How to evaluate NoSQL Database Paradigms for Knowledge Graph Processing
Rosario Napoli, Antonio Celesti, Massimo Villari, Maria Fazio
TL;DR
The paper tackles the problem of selecting NoSQL DBMS paradigms for Knowledge Graph processing by introducing a KG-specific benchmarking framework that accounts for scale, connectivity, and semantic richness via $S(KG)=|V|+|E|$, $CD(KG)=|E|/|V|$, and $SR(KG)=D_{types}+H(C)+H(R)$. It conducts a reproducible evaluation on the FAERS KG across three scales using three paradigms (Neo4j, MongoDB, ArangoDB) and a four-tier query workload to identify crossover points and derive evidence-based guidelines for paradigm selection. The results reveal clear trade-offs: document stores excel at simple attribute filtering, multi-model systems balance mixed workloads, and graph-native engines dominate deep traversals in semantically rich, highly connected graphs, with crossover points tied to $SR(KG)$ and $CD(KG)$. The study advances KG infrastructure practice by translating ad-hoc choices into data-driven decisions and suggests avenues for automated, self-adapting storage frameworks guided by KG characteristics and query requirements.
Abstract
Knowledge Graph (KG) processing faces critical infrastructure challenges in selecting optimal NoSQL database paradigms, as traditional performance evaluations rely on static benchmarks that fail to capture the complexity of real-world KG workloads. Although the big data field offers numerous comparative studies, in the KG context DBMS selection remains predominantly ad-hoc, leaving practitioners without systematic guidance for matching storage technologies to specific KG characteristics and query requirements.

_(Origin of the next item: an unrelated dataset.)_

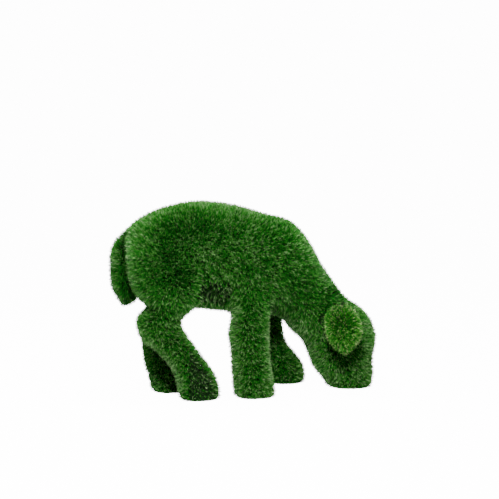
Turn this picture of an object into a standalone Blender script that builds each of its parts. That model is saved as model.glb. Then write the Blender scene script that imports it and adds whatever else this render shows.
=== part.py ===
"""Grazing lamb, a garden figure wrapped all over in artificial turf.

The solids are the outer envelope of the pile. The lamb faces +X and its right side is at -Y. The
body, with neck, head and legs, is one piece; the two ears and the tail are set on it.
Run it with: blender --background --python part.py
"""

import math

import bmesh
import bpy
from mathutils import Vector

# Driving dimensions, in metres
LENGTH = 0.893  # from the back of the tail to the forehead
HEIGHT = 0.635  # from the floor to the top of the back
TRUNK_WIDTH = 0.32  # across the ribs, pile included
HIND_SPREAD = 0.138  # between the middles of the two hind legs
HIND_SHIFT = -0.006  # how far the hind legs as a pair stand off the middle line
FORE_SPREAD = 0.190  # between the middles of the two forelegs
FORE_SHIFT = 0.007  # how far the forelegs as a pair stand off the middle line
HEAD_TURN = 0.020  # how far the muzzle is turned to the lamb's right
EAR_SPREAD = 0.264  # between the middles of the two hanging ears
TAIL_THICKNESS = 0.080  # from the back of the tail to its side on the rump
SEAT_GAP = 0.0005  # between the body and a piece that is set on it
FLOOR_CUT = 0.10  # how far the cutter under the floor reaches down

# Fineness of the blended skin
VOXEL = 0.0085
BLEND_PASSES = 4  # smoothing passes that melt a limb into the trunk
LOBE_PASSES = 3
BODY_TRIANGLES = 6400
LOBE_TRIANGLES = 620
RING_POINTS = 28
RINGS_BETWEEN = 4  # rings put in between two stations of a loft
ROUNDNESS = 2.25  # exponent of the rings: 2 is an ellipse, more is boxier
LEG_ROUNDNESS = 2.5

TURF_GREEN = (0.045, 0.185, 0.022, 1.0)
TURF_ROUGHNESS = 0.75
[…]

This paper presents a KG-specific benchmarking framework that employs connectivity density, scale, and introduces a graph-centric metric, namely Semantic Richness (SR), within a four-tier query methodology to reveal performance crossover points across Document-Oriented, Graph, and Multi-Model DBMSs. We conduct an empirical evaluation on the FAERS adverse event KG at three scales, comparing paradigms from simple filtering to deep traversal, and provide metric-driven, evidence-based guidelines for aligning NoSQL paradigm selection with graph size, connectivity, and semantic richness.